Despite the risk to lake and drinking water if the imminent sanitation crisis is not averted, Peirce said Lake Mattawa remains “one of the cleanest lakes in the state.”

The state’s Department of Environmental Protection authorized the sale of Point land in 2007. Orange selectmen took custody of the parcel the following year and prepared a plan of the proposed lots.

But Heidorn said sale plans stalled over preparation of the contract for hiring an appraiser.

Town Administrator Diana Schindler said the town’s a lawyer recently completed review of the contract. She told selectmen on Wednesday she is in the process of collecting bids to select an appraiser.

Schindler said she expects that the sale will move forward later this spring, with revenue available in the early part of next fiscal year.

While the value of the property has yet to be determined, Heidorn said an engineering study ballparked it at $2 million — to be split between the town’s general and water enterprise funds.

Matthews told selectmen earlier this month that if the town had moved more quickly, revenue from the sale could have averted many of the town’s current money problems.

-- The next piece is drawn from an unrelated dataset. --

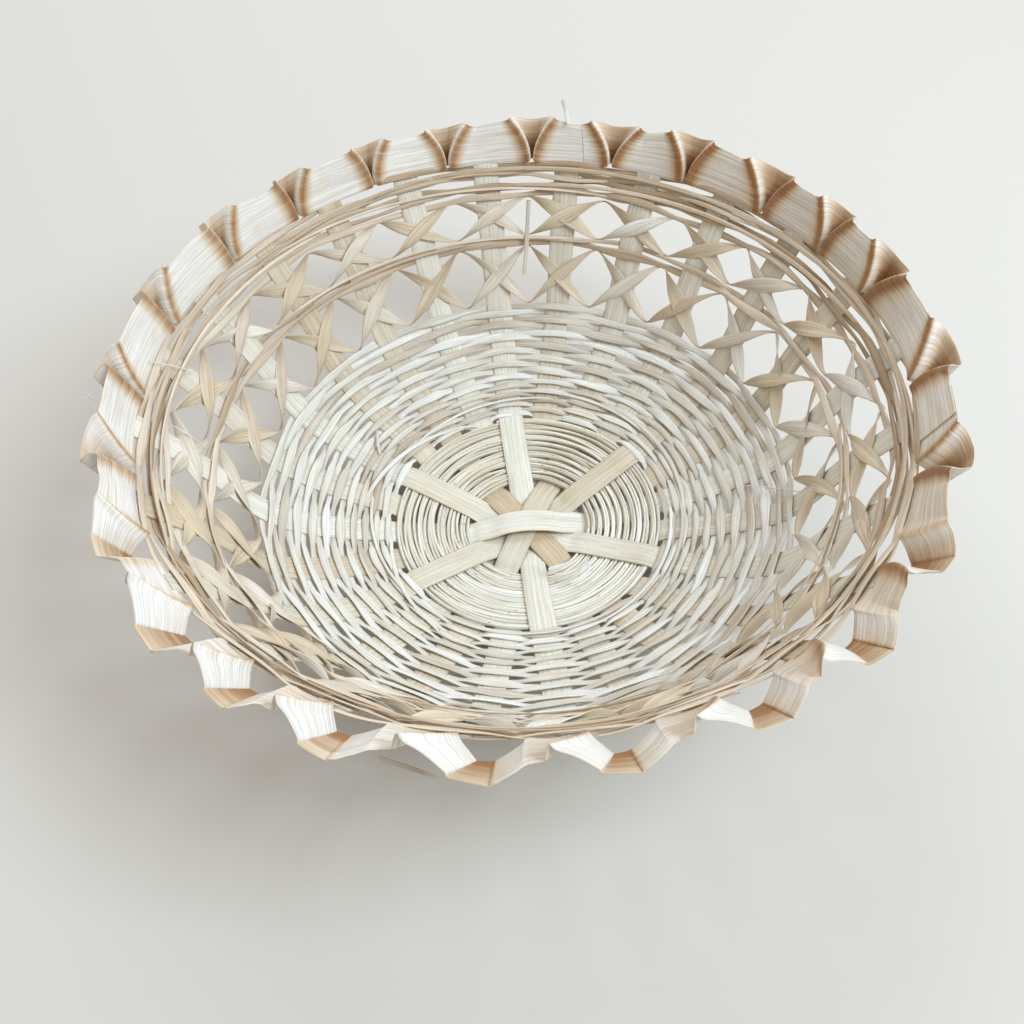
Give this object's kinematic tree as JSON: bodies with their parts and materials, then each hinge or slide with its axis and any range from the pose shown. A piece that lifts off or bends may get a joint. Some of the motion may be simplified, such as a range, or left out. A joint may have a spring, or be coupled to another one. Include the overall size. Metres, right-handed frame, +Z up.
{
  "type": "round basket",
  "caption": "Shallow round basket of flat split bamboo, with stakes crossing at the base, close woven lower wall, open star bands and a ruffled ribbon rim.",
  "frame": {"origin": "centre of the flat underside of the lowest base strip, on the floor plane and on the basket's axis", "axes": "+Z up out of the bowl along its axis, +Y away from the viewer in the picture, +X to the viewer's right"},
  "size_m": [0.2424, 0.242, 0.0796],
  "materials": {
    "stake": "satin split bamboo",
    "coil": "matte split bamboo",
    "weaver": "satin split bamboo",
    "star": "satin split bamboo",
    "band": "matte split bamboo",
    "ribbon": "satin split bamboo"
  },
  "bodies": {
    "root": {"base_strip_1": "stake", "base_strip_2": "stake", "base_strip_3": "stake", "base_strip_4": "stake", "base_strip_5": "stake", "base_strip_6": "stake", "side_stake_1": "stake", "side_stake_2": "stake", "side_stake_3": "stake", "side_stake_4": "stake", "side_stake_5": "stake", "side_stake_6": "stake", "side_stake_7": "stake", "side_stake_8": "stake", "side_stake_9": "stake", "side_stake_10": "stake", "side_stake_11": "stake", "side_stake_12": "stake", "base_coil": "coil", "wall_weaver_01": "weaver", "wall_weaver_02": "weaver", "wall_weaver_03": "weaver", "wall_weaver_04": "weaver", "wall_weaver_05": "weaver", "wall_weaver_06": "weaver", "wall_weaver_07": "weaver", "wall_weaver_08": "weaver", "wall_weaver_09": "weaver", "wall_weaver_10": "weaver", "wall_weaver_11": "weaver", "wall_weaver_12": "weaver", "wall_weaver_13": "weaver", "wall_weaver_14": "weaver", "wall_weaver_15": "weaver", "wall_weaver_16": "weaver", "wall_weaver_17": "weaver", "wall_weaver_18": "weaver", "wall_weaver_19": "weaver", "wall_weaver_20": "weaver", "lower_star_strand_a": "star", "lower_star_strand_b": "star", "upper_star_strand_a": "star", "upper_star_strand_b": "star", "ring_weaver_lower": "band", "ring_weaver_upper": "band", "band_weaver_1": "band", "band_weaver_2": "band", "band_weaver_3": "band", "band_weaver_4": "band", "band_weaver_5": "band", "band_weaver_6": "band", "rim_ribbon_long": "ribbon", "rim_ribbon_short": "ribbon"}
  },
  "joints": []
}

“We only have one sander that’s working now … We have to contract out for that and buy a new one and we don’t have money for it.” He added that sales from the Point could also have prevented town officials from borrowing $95,000 as matching funds for the recent $300,000 state grant to improve Butterfield Park.

“The Water Department is anxious to resolve this issue, both for the sanity of all involved as well as the potential for additional capital funds we desperately need to continue to modernize our system,” Heidorn said.

He added the water department will pay a portion of the appraisal costs to keep the sale moving forward.